§ Supplied information:

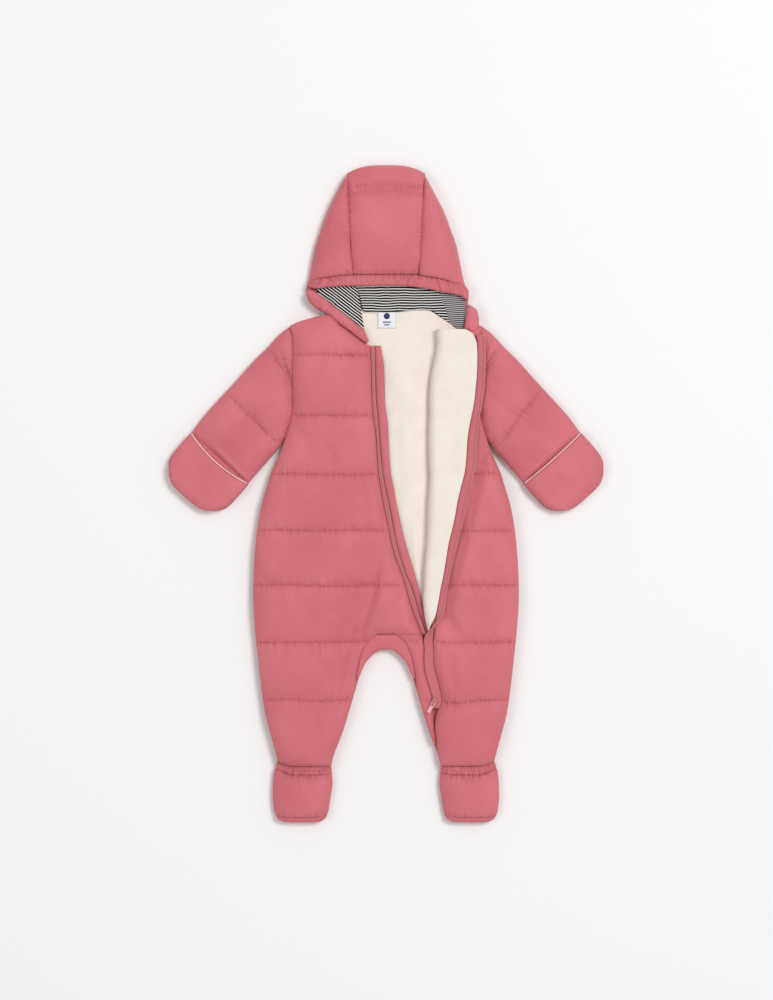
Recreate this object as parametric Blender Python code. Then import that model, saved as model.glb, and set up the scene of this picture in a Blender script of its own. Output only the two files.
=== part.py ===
"""Baby snowsuit with a hood, fold-over mitts and booties, lying open on its back.

X runs to the wearer's left, Y from the feet to the hood and Z up from the surface it lies on.
Sizes are in millimetres and become metres when a mesh is made.  Every cloth piece is a wall with
an outer and an inner face, and neighbours stay SEAM_GAP apart.
"""
import math

import bmesh
import bpy
import numpy as np
from mathutils import Vector

MM = 0.001
SEAM_GAP = 0.4

# Heights of the layers above the surface
BACK_TOP = 8.0
BACK_EDGE_LIFT = 3.6
FLEECE = 1.4
LINING_BOTTOM = BACK_TOP + SEAM_GAP
LINING_TOP = LINING_BOTTOM + FLEECE
FRONT_BOTTOM = 10.6
FRONT_EDGE_BOTTOM = BACK_TOP + SEAM_GAP
FRONT_EDGE_TOP = 13.5
FRONT_RISE = 9.5
FRONT_REACH = 32.0
FOLD_REACH = 60.0
STRIP_RISE = 5.7
QUILT_DIP = 4.0
QUILT_REACH = 13.0

# Left front, turned back on itself
FOLD_BOTTOM = 12.2
FOLD_TOP = 25.5
FOLD_SLIT = 0.6
FOLD_HALF_WALL = (FOLD_TOP - FOLD_BOTTOM - FOLD_SLIT) / 4
FOLD_MID_RADIUS = (FOLD_TOP - FOLD_BOTTOM) / 2 - FOLD_HALF_WALL
FOLD_CENTRE_Z = (FOLD_TOP + FOLD_BOTTOM) / 2
FOLD_SETBACK = FOLD_MID_RADIUS + FOLD_HALF_WALL + SEAM_GAP + FLEECE
TAPE_HALF_WALL = 1.5
STRIP_GAP = 1.0
TAPE_GAP = 0.5
TAPE_OPENING_GAP = 2.8
TAPE_CLOSED_Z = 13.2
TAPE_CLOSED_HALF = 2.4
FOLD_OPENS = -134
FOLD_OPEN = -174

# Hood
STRIPE_BOTTOM = 10.2
STRIPE_TOP = 11.6
CASING_BOTTOM = 12.2
CASING_TOP = 18.5
CASING_GAP = 1.4
CROWN_ARCH = 9.5

# Sleeves and mitts
SLEEVE_SEAM_Z = 8.2
MITT_HALF_WIDTH = 43.5
MITT_DEPTH = 57.4
MITT_CORNER = 0.2
MITT_COVER_BOW = 6.0
MITT_OVERLAP = 12.0
MITT_BACK_TOP = 8.4
MITT_COVER_BOTTOM = 11.6
MITT_COVER_RISE = 5.4
PIPING_RADIUS = 0.7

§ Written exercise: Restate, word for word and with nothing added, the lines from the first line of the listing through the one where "SEAM_GAP = 0.4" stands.

§ Written answer:
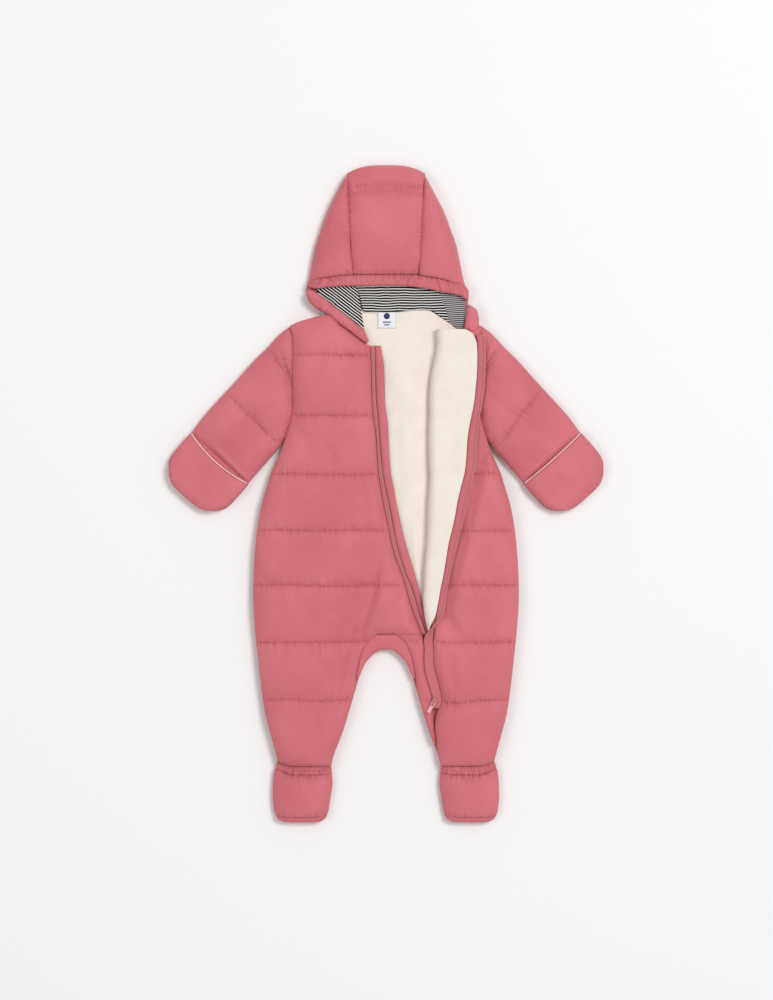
Recreate this object as parametric Blender Python code. Then import that model, saved as model.glb, and set up the scene of this picture in a Blender script of its own. Output only the two files.
=== part.py ===
"""Baby snowsuit with a hood, fold-over mitts and booties, lying open on its back.

X runs to the wearer's left, Y from the feet to the hood and Z up from the surface it lies on.
Sizes are in millimetres and become metres when a mesh is made.  Every cloth piece is a wall with
an outer and an inner face, and neighbours stay SEAM_GAP apart.
"""
import math

import bmesh
import bpy
import numpy as np
from mathutils import Vector

MM = 0.001
SEAM_GAP = 0.4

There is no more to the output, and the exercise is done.